There is so much more to say from the week we spent in Holland. And over time I will say more. But it always takes me longer to find the words to retell those stories that were so full of everything I love most. The moments where you forget your camera, or only have a blurry phone photo because you were more concerned with the conversation and the limited time you have with those that you are with. That is when the everyday insignificant becomes the most significant of all.
May 29, 2014
'South - sky thin line of rosy pink, straightened blue-pink, blue greys. Flannan Isles, horizon fine slate-grey line.'I made notes, but the reason I'd come to the end of the road to walk along the cliffs is because language fails me there. If we work always in words, sometimes we need to recuperate in a place where language doesn't join up, where we're thrown back on a few elementary nouns. Sea. Bird. Sky.

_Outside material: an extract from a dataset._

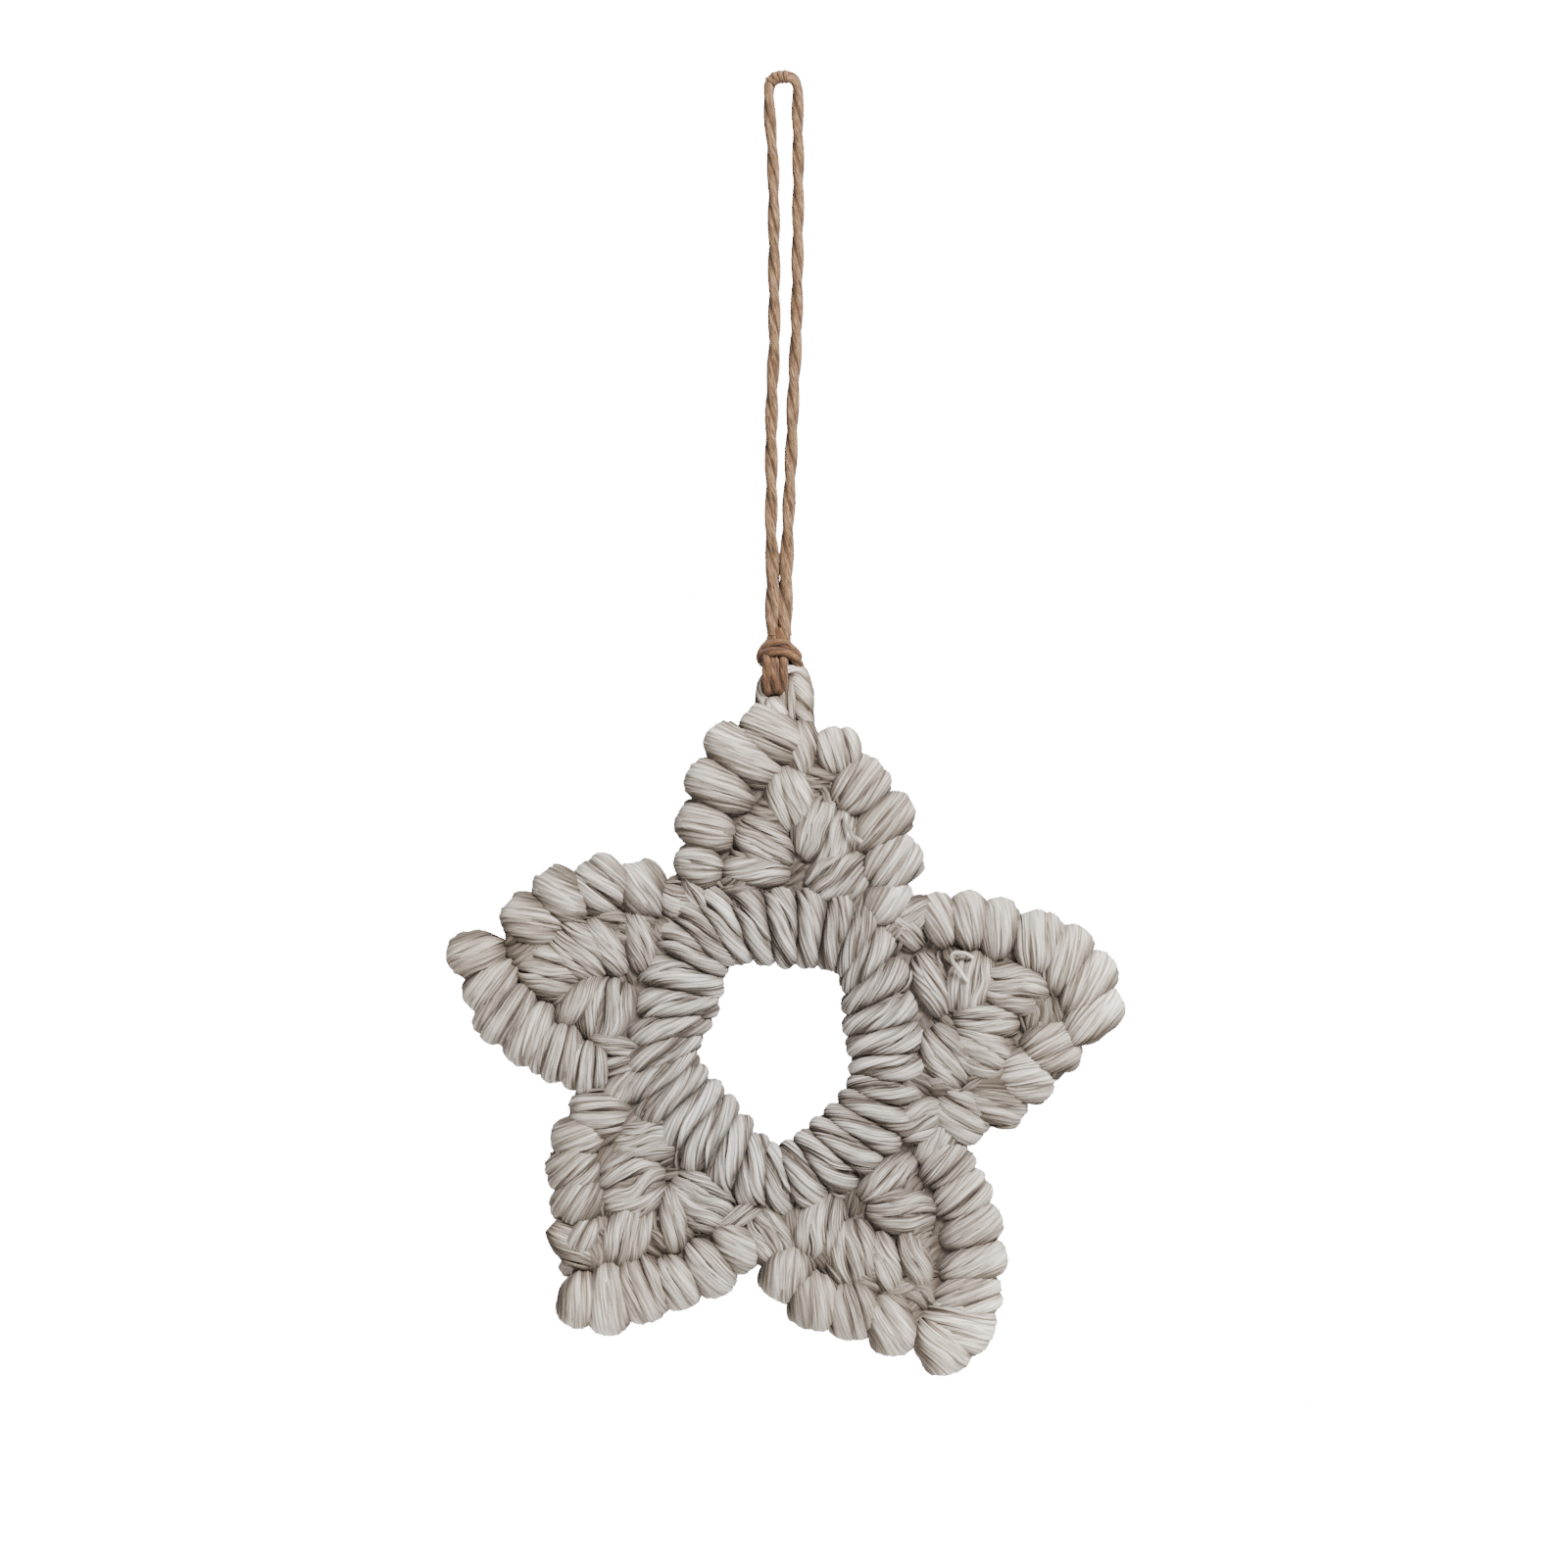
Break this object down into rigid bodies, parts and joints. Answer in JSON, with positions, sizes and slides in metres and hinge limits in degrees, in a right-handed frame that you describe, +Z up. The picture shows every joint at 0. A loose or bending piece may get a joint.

Besides, it was the Sabbath, the day of rest. A sign at the wicket gate that gave onto the coastal walk read: 'Please, keep dogs on leads,' and 'Please, avoid disturbing the Sabbath.' "
Kathleen Jamie - Findings
When the mornings started earlier this year, we would wake up before the sun to see the light as it hung beneath the horizon creating half tones of pink and purple. And the world was still inside their homes.
May 27, 2014
Fear must be one of the worst set backs I've experienced as an adult. It's a war I'm trying to step a little more up the plate on lately - rediscovering the determination to overcome. This journey is slow, but it's one I'm glad I'm on.
Right now I'm in that 'first-eighth of a book stage' with a few stories, still deciding which to jump fully into first. One is John le Carre's 'The Spy Who Came in from the Cold'. Another is James Wolcott's 'Lucking Out: My Life Getting Down and Semi-Dirty in Seventies New York'. Ever since we came back from overseas at the start of the year, I keep revisiting parts of America through the eyes of those who have made a life there.
What words can do, well it's truly amazing.